Nobody expects New York to be quiet, but noise—anarchic all-night outdoor raves, revved-up illegal dirt bikes, exploding fireworks, blasting sidewalk speakers, air-slapping choppers, and much else disrupting residents’ sleep and sanity—has become a true menace to public order, and it has worsened since the Covid-19 pandemic struck. Noise now accounts for nearly a third of the complaints to the city’s 311 quality-of-life hotline, and more than 800,000 New Yorkers report at least seven noise-related disruptions a week. In “The Gotham Cacophony,” Nicole Gelinas details the full extent of the problem and says that officials need to act now, or the incessant din will impede the city’s post-pandemic recovery.

Major American corporations have endorsed a progressive worldview on race far to the left of the majority of Americans, telling their workers to challenge colorblindness, watch out for microaggressions, and—if they’re white—confess to their purported privileges. Charles Fain Lehman’s “The Genealogy of Woke Capital” describes how the business world came to parrot the “diversity” obsessions of radical academics—a development that harms the social fabric, even as it does zilch for profits. As Lehman argues, legal and political means are available to end the woke-ification of capital. One can find a far more hopeful vision of American race relations in the writings of the African-American social critic Shelby Steele, argues Samuel Kronen in “American Humanist.” For Steele, the only way to escape from contemporary racial tensions is to reinvigorate the noble idea—the original inspiration of the civil rights movement—that beneath our skin, we share a common humanity and national destiny.
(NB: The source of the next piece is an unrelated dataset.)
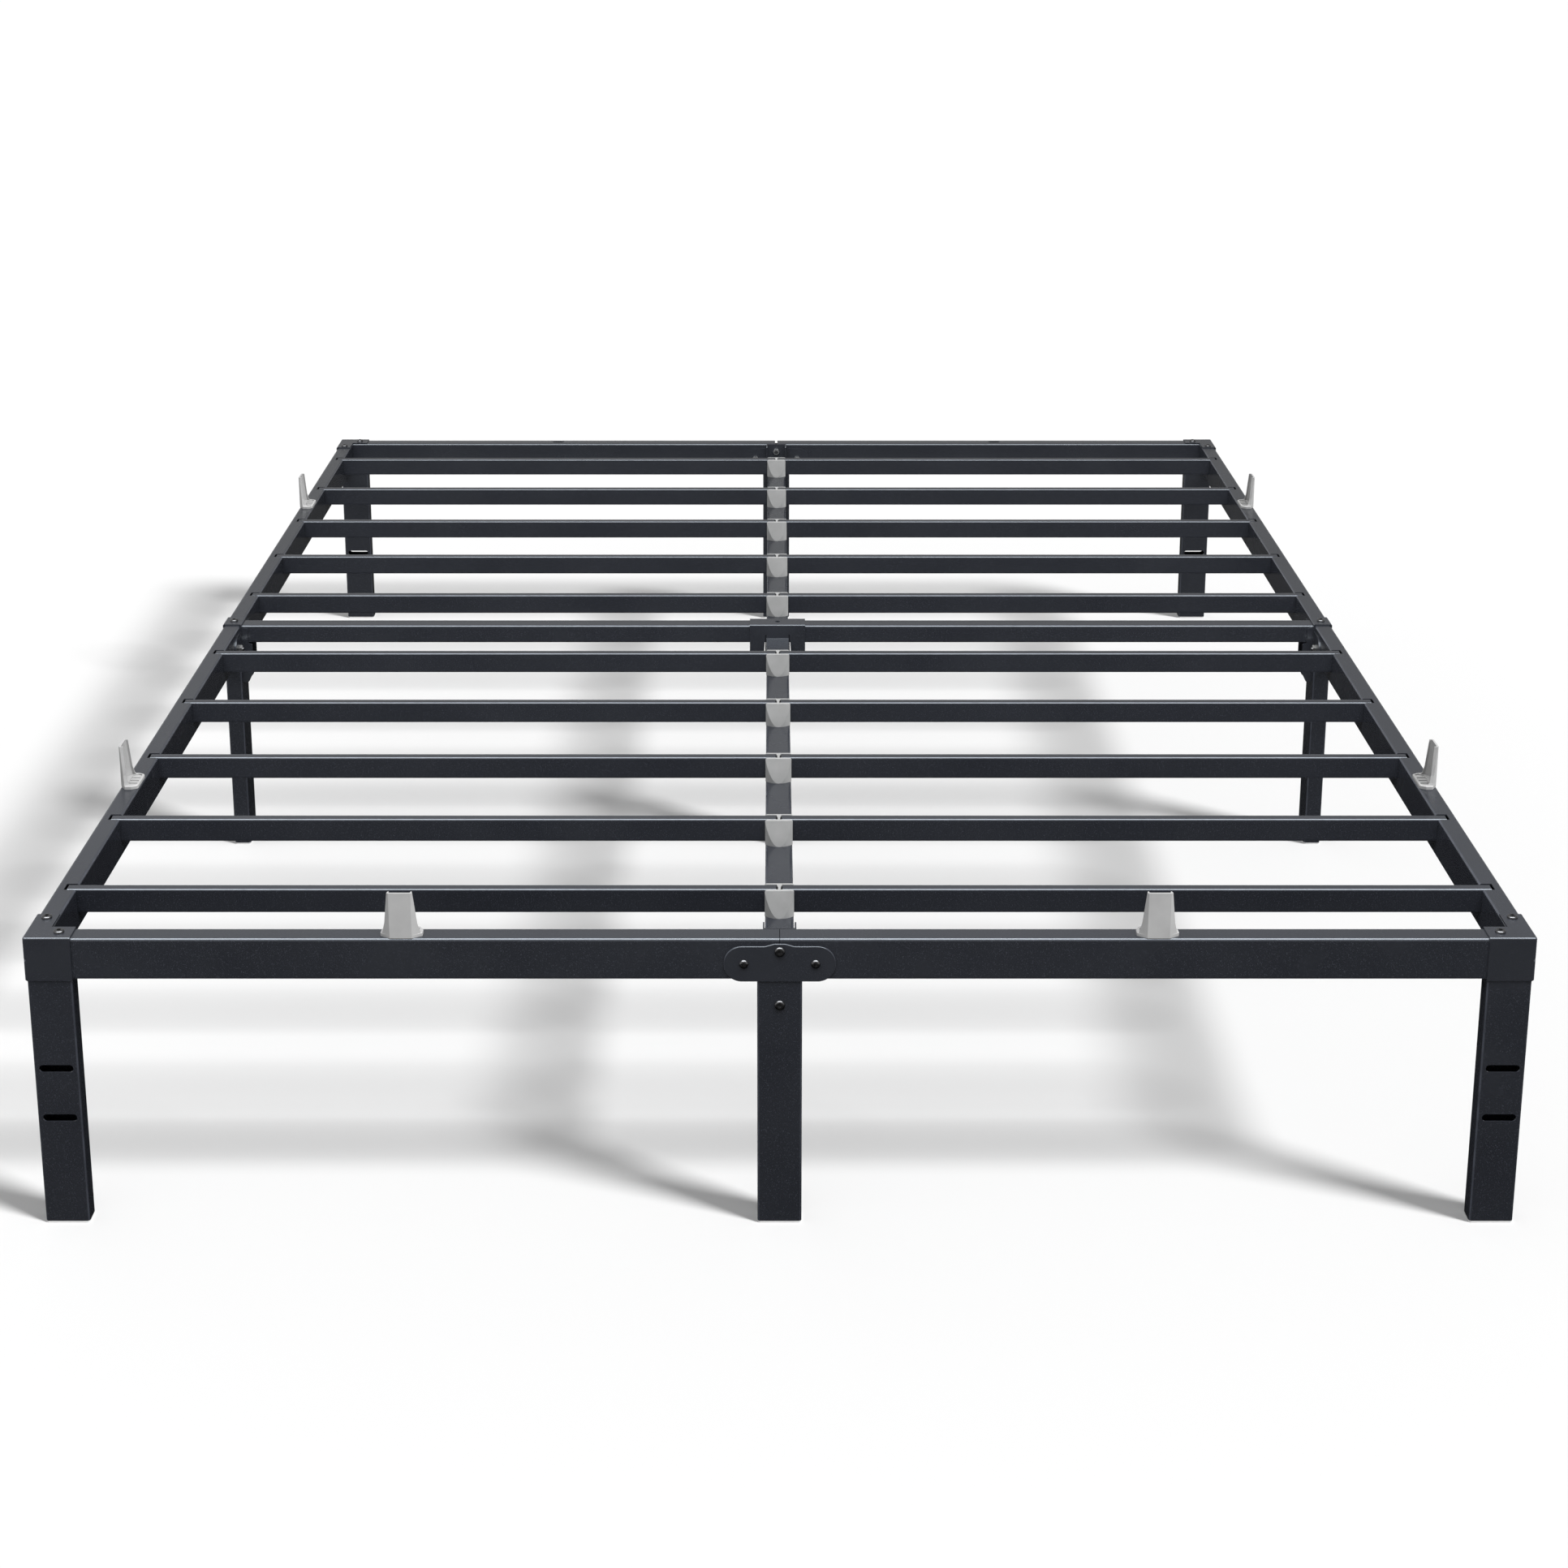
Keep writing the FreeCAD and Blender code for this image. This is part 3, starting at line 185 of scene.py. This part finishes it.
def add_overhead(objects):
    """Broad fill from straight above, for the rims and bases of the plastic pieces."""
    data = bpy.data.lights.new("overhead", "SUN")
    data.energy = OVERHEAD_STRENGTH
    data.angle = OVERHEAD_SOFTNESS
    light = bpy.data.objects.new("overhead", data)
    light.location = (centre.x, centre.y, SOFTBOX_HEIGHT)
    bpy.context.scene.collection.objects.link(light)
    light_only(light, objects)


def room_ramp(tree, height, levels):
    ramp = tree.nodes.new("ShaderNodeValToRGB")
    tree.links.new(height, ramp.inputs["Fac"])
    elements = ramp.color_ramp.elements
    while len(elements) < len(levels):
        elements.new(0.5)
    for element, (level, brightness) in zip(elements, levels):
        element.position = (level + 1) / 2
        element.color = (brightness, brightness, brightness, 1)
    return ramp.outputs["Color"]


def add_world():
    """White horizon under a greyer ceiling, brighter to the left; the camera itself sees plain white."""
    world = bpy.data.worlds.new("studio")
    bpy.context.scene.world = world
    world.use_nodes = True
    tree = world.node_tree
    background = tree.nodes["Background"]
    coords = tree.nodes.new("ShaderNodeTexCoord")
    split = tree.nodes.new("ShaderNodeSeparateXYZ")
    tree.links.new(coords.outputs["Generated"], split.inputs["Vector"])
    height = spread(tree, split.outputs["Z"], 0.0, 1.0, -1.0, 1.0)
    foot = room_ramp(tree, height, ROOM_AT_FOOT)
    head = room_ramp(tree, height, ROOM_AT_HEAD)
    headward = spread(tree, split.outputs["Y"], 0.0, 1.0, -ROOM_LEAN, ROOM_LEAN)
    tree.links.new(blend_colours(tree, headward, foot, head), background.inputs["Color"])
    strength = spread(tree, split.outputs["X"], ROOM_AT_LEFT, ROOM_AT_RIGHT, -ROOM_LEAN, ROOM_LEAN)
    tree.links.new(strength, background.inputs["Strength"])
    backdrop = tree.nodes.new("ShaderNodeBackground")
    backdrop.inputs["Color"].default_value = BACKDROP_COLOUR
    path = tree.nodes.new("ShaderNodeLightPath")
    mix = tree.nodes.new("ShaderNodeMixShader")
    tree.links.new(path.outputs["Is Camera Ray"], mix.inputs["Fac"])
    tree.links.new(background.outputs["Background"], mix.inputs[1])
    tree.links.new(backdrop.outputs["Background"], mix.inputs[2])
    tree.links.new(mix.outputs["Shader"], tree.nodes["World Output"].inputs["Surface"])


def add_floor():
    half = FLOOR_SIZE / 2
    mesh = bpy.data.meshes.new("floor")
    corners = [(-half, -half, 0), (half, -half, 0), (half, half, 0), (-half, half, 0)]
    mesh.from_pydata(corners, [], [(0, 1, 2, 3)])
    floor = bpy.data.objects.new("floor", mesh)
    bpy.context.scene.collection.objects.link(floor)
    material, tree, shader = new_material("floor_white")
    shader.inputs["Base Color"].default_value = FLOOR_COLOUR
    shader.inputs["Roughness"].default_value = 1.0
    shader.inputs["Specular IOR Level"].default_value = 0.0
    mesh.materials.append(material)
    floor.visible_glossy = False
    return floor


def new_material(name):
    material = bpy.data.materials.new(name)
    material.use_nodes = True
    tree = material.node_tree
    return material, tree, tree.nodes["Principled BSDF"]


def noise(tree, coords, scale, detail=USUAL_DETAIL):
    node = tree.nodes.new("ShaderNodeTexNoise")
    node.inputs["Scale"].default_value = scale
    node.inputs["Detail"].default_value = detail
    tree.links.new(coords, node.inputs["Vector"])
    return node.outputs["Fac"]


def spread(tree, value, low, high, from_low=NOISE_LOW, from_high=NOISE_HIGH):
    """Map a noise's usual range, or another given one, to low and high."""
    node = tree.nodes.new("ShaderNodeMapRange")
    node.inputs["From Min"].default_value = from_low
    node.inputs["From Max"].default_value = from_high
    node.inputs["To Min"].default_value = low
    node.inputs["To Max"].default_value = high
    tree.links.new(value, node.inputs["Value"])
    return node.outputs["Result"]


def blend_colours(tree, share, first, second):
    node = tree.nodes.new("ShaderNodeMix")
    node.data_type = "RGBA"
    tree.links.new(share, node.inputs["Factor"])
    for socket, colour in (("A", first), ("B", second)):
        target = [s for s in node.inputs if s.name == socket and s.type == "RGBA"][0]
        if isinstance(colour, tuple):
            target.default_value = (*colour, 1)
        else:
            tree.links.new(colour, target)
    return [s for s in node.outputs if s.type == "RGBA"][0]


def bump(tree, height, distance, strength, normal=None):
    node = tree.nodes.new("ShaderNodeBump")
    node.inputs["Distance"].default_value = distance
    node.inputs["Strength"].default_value = strength
    tree.links.new(height, node.inputs["Height"])
    if normal is not None:
        tree.links.new(normal, node.inputs["Normal"])
    return node.outputs["Normal"]


def object_coords(tree):
    return tree.nodes.new("ShaderNodeTexCoord").outputs["Object"]


def paler(colour, gain):
    return tuple(gain * part for part in colour)


def maths(tree, operation, first, second=None):
    node = tree.nodes.new("ShaderNodeMath")
    node.operation = operation
    tree.links.new(first, node.inputs[0])
    if second is not None:
        tree.links.new(second, node.inputs[1])
    return node.outputs["Value"]


def edge_mask(tree):
    """0 where the surface is square to an axis, as every flat is, rising to 1 on the rounded edges."""
    coords = tree.nodes.new("ShaderNodeTexCoord")
    split = tree.nodes.new("ShaderNodeSeparateXYZ")
    tree.links.new(coords.outputs["Normal"], split.inputs["Vector"])
    sizes = [maths(tree, "ABSOLUTE", split.outputs[axis]) for axis in ("X", "Y", "Z")]
    largest = maths(tree, "MAXIMUM", maths(tree, "MAXIMUM", sizes[0], sizes[1]), sizes[2])
    return spread(tree, largest, 1.0, 0.0, EDGE_FULL, EDGE_NONE)


def powder_coat(name, rough, grain):
    """Charcoal powder coat: fine grain over a soft orange peel, worn thinner and paler along the rounded
    edges, where the paleness is also a painted highlight.
    """
    material, tree, shader = new_material(name)
    coords = object_coords(tree)
    drift = spread(tree, noise(tree, coords, DRIFT_SCALE), 0.0, 1.0)
    colour = blend_colours(tree, drift, COAT_DARK, COAT_LIGHT)
    speck_noise = noise(tree, coords, SPECK_SCALE, SPECK_DETAIL)
    specks = spread(tree, speck_noise, 0.0, 1.0, SPECK_FROM, SPECK_TO)
    colour = blend_colours(tree, specks, colour, paler(COAT_LIGHT, SPECK_PALER))
    # Paler colour in patches on the rounded edges: partly edge wear, partly a painted highlight along
    # every edge.
    patches = spread(tree, noise(tree, coords, WEAR_AND_SHEEN_SCALE), WEAR_AND_SHEEN_LEAST, 1.0, WEAR_AND_SHEEN_FROM, WEAR_AND_SHEEN_TO)
    wear_and_sheen = maths(tree, "MULTIPLY", edge_mask(tree), patches)
    colour = blend_colours(tree, wear_and_sheen, colour, paler(COAT_LIGHT, WEAR_AND_SHEEN_PALER))
    tree.links.new(colour, shader.inputs["Base Color"])
    gloss_noise = noise(tree, coords, GLOSS_DRIFT_SCALE)
    gloss = spread(tree, gloss_noise, rough - COAT_GLOSS_SPREAD, rough + COAT_GLOSS_SPREAD)
    tree.links.new(gloss, shader.inputs["Roughness"])
    shader.inputs["Specular IOR Level"].default_value = COAT_SPECULAR
    shader.inputs["Specular Tint"].default_value = COAT_TINT
    peel = bump(tree, noise(tree, coords, PEEL_SCALE, FINE_DETAIL), PEEL_DEPTH, PEEL_STRENGTH)
    fine = bump(tree, noise(tree, coords, GRAIN_SCALE, FINE_DETAIL), GRAIN_DEPTH, grain, peel)
    tree.links.new(fine, shader.inputs["Normal"])
    return material


def moulded_plastic(name, dark, light, rough):
    """Grey moulded plastic with a faint mottle and the fine texture of its mould."""
    material, tree, shader = new_material(name)
    coords = object_coords(tree)
    mottle = spread(tree, noise(tree, coords, PLASTIC_MOTTLE_SCALE), 0.0, 1.0)
    tree.links.new(blend_colours(tree, mottle, dark, light), shader.inputs["Base Color"])
    gloss_noise = noise(tree, coords, PLASTIC_GLOSS_SCALE)
    gloss = spread(tree, gloss_noise, rough - PLASTIC_GLOSS_SPREAD, rough + PLASTIC_GLOSS_SPREAD)
    tree.links.new(gloss, shader.inputs["Roughness"])
    texture = noise(tree, coords, PLASTIC_SKIN_SCALE, FINE_DETAIL)
    skin = bump(tree, texture, PLASTIC_SKIN_DEPTH, PLASTIC_SKIN_STRENGTH)
    tree.links.new(skin, shader.inputs["Normal"])
    return material


def turned_steel(name, dark, light):
    """Plated steel, a little uneven, with fine turning marks."""
    material, tree, shader = new_material(name)
    coords = object_coords(tree)
    mottle = spread(tree, noise(tree, coords, STEEL_MOTTLE_SCALE), 0.0, 1.0)
    tree.links.new(blend_colours(tree, mottle, dark, light), shader.inputs["Base Color"])
    shader.inputs["Metallic"].default_value = 1.0
    gloss = spread(tree, noise(tree, coords, STEEL_GLOSS_SCALE), STEEL_ROUGH_FROM, STEEL_ROUGH_TO)
    tree.links.new(gloss, shader.inputs["Roughness"])
    turning = noise(tree, coords, STEEL_MARK_SCALE, FINE_DETAIL)
    marks = bump(tree, turning, STEEL_MARK_DEPTH, STEEL_MARK_STRENGTH)
    tree.links.new(marks, shader.inputs["Normal"])
    return material


def node_materials():
    """One material per kind of piece: each coat's roughness and grain, each plastic's roughness last."""
    return {
        "frame": powder_coat("frame_powder_coat", 0.25, 0.12),
        "slat": powder_coat("slat_powder_coat", 0.22, 0.10),
        "spine": powder_coat("spine_powder_coat", 0.27, 0.12),
        "bracket": powder_coat("bracket_powder_coat", 0.28, 0.20),
        "steel": turned_steel("blackened_steel", (0.10, 0.10, 0.103), (0.15, 0.15, 0.154)),
        "zinc": turned_steel("zinc_plated_steel", (0.45, 0.45, 0.45), (0.58, 0.58, 0.57)),
        "clip": moulded_plastic("clip_plastic", (0.205, 0.207, 0.207), (0.24, 0.242, 0.242), 0.36),
        "stop": moulded_plastic("stop_plastic", (0.26, 0.26, 0.26), (0.30, 0.30, 0.30), 0.34),
        "foot": moulded_plastic("foot_plastic", (0.5, 0.5, 0.5), (0.56, 0.56, 0.56), 0.5)}


def material_kind(name):
    if name.startswith("slat_clips"):
        return "clip"
    if name.startswith("slat_"):
        return "slat"
    if name in ("spine_front", "spine_back"):
        return "spine"
    if "bracket" in name or name.startswith("joint_plate") or name == "centre_saddle":
        return "bracket"
    if name in ("socket_screws", "dome_bolts"):
        return "steel"
    if name == "hex_nuts":
        return "zinc"
    if name == "mattress_stops":
        return "stop"
    if name == "foot_caps":
        return "foot"
    return "frame"


def paint_nodes():
    """Give every CAD node its material, and return the metal nodes and the plastic ones."""
    materials = node_materials()
    metal = []
    plastic = []
    for name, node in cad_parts.items():
        kind = material_kind(name)
        for slot in node.material_slots:
            slot.material = materials[kind]
        if kind in ("clip", "stop", "foot"):
            plastic.append(node)
        else:
            metal.append(node)
    return metal, plastic


bpy.context.scene.view_settings.view_transform = "Standard"
add_camera()
add_world()
floor = add_floor()
metal_nodes, plastic_nodes = paint_nodes()
add_key_light([floor] + plastic_nodes)
add_softbox(metal_nodes)
add_overhead(plastic_nodes)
Apart from an effective vaccine rollout, Britain’s response to the Covid-19 pandemic has revealed a shockingly servile side to her adopted country, novelist Lionel Shriver writes in “The Most Frightened Nation.” During the course of the health emergency, the U.K. locked down with more constraints, and for longer, than most other countries. Yet as Shriver observes, most British citizens have “complained only when they haven’t been controlled enough.” With surveys showing more than half of Brits wanting government mask mandates to last forever and eight out of ten “anxious” about lifting any pandemic-related restrictions, Shriver wonders: What happened to the love of liberty of the freeborn English? Worrying that the pandemic has strengthened the forces that want to end travel and keep us close to home, Pascal Bruckner asks: “Will We Be Sorry We Shut Down?”

New contributing editor Judge Glock’s “A Benefit, Not a Burden” offers a defense of property taxes—when properly implemented. Economists like such taxes, at least in theory, because the revenues they generate fund local government services, so taxpayers should be able to see what they’re getting for their money. At various points in American history, that’s been true. But these days, the public hates the property tax more than any other levy. The reason, Glock argues, is that, since the 1970s, state and local laws have made the tax a means of redistribution, obscured how it is administered, and weakened its connection to local benefits.

Urban highways were built during the 1950s and 1960s as an accommodation to the era of the motor vehicle—but, as with other planning initiatives of the time, they often damaged, or even destroyed, the communities they were meant to help, writes Eric Kober in “Scars on the Cities.” To restore neighborhood vitality, he says, the highways will have to go—and that’s already happening in many places. Getting mentally ill people off the streets, where many are homeless, and into treatment is also crucial to keeping cities vibrant; Stephen Eide warns in “The Future of Crisis Response” that replacing the police with social workers in carrying out this often-dangerous task won’t work.

Our Urbanities section has a crime theme this issue. Theodore Dalrymple’s “The Mystery of Murder” reopens the notorious case of Donald Hume, suspected—though never convicted—of the killing of Stanley Setty in 1949, while Springs Toledo’s propulsive “Confessions of a Loan Shark” takes us back, via the recollections and regrets of former mobster John “Maxie” Shackelford, to Boston’s vicious Gangland War of the 1960s.